List of dependences to exclude. For example: ["slf4j:slf4j", "*:hadoop-client"].

Maven dependency exclusions: https://maven.apache.org/guides/introduction/introduction-to-optional-and-excludes-dependencies.html.

PythonPyPiLibrary

Field Name Type Description
package STRING The name of the pypi package to install. An optional exact version specification is also supported. Examples: “simplejson” and “simplejson==3.8.0”. This field is required.
repo STRING The repository where the package can be found. If not specified, the default pip index is used.

RCranLibrary

Field Name Type Description
package STRING The name of the CRAN package to install. This field is required.
repo STRING The repository where the package can be found. If not specified, the default CRAN repo is used.

LibraryInstallStatus

The status of a library on a specific cluster.

PENDING No action has yet been taken to install the library. This state should be very short lived.
RESOLVING

Metadata necessary to install the library is being retrieved from the provided repository.

For jar and egg libraries, this step is a no-op.

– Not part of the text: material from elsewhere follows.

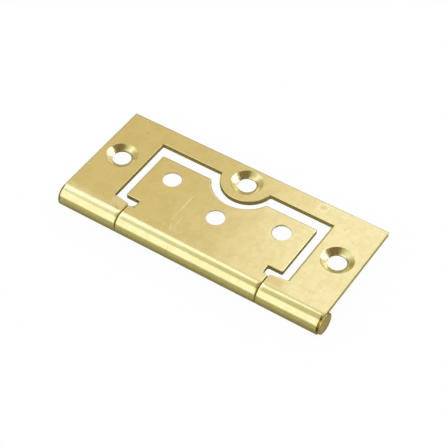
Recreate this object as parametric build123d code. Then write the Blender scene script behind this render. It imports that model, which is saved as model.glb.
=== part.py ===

INSTALLING The library is actively being installed, either by adding resources to Spark or executing system commands inside the Spark nodes.
INSTALLED The library has been successfully installed and can now be used.
FAILED Some step in installation failed. More information can be found in the messages field.
UNINSTALL_ON_RESTART The library has been marked for removal. Currently, libraries can only be removed when clusters are restarted, so libraries that enter this state will remain until the cluster is restarted.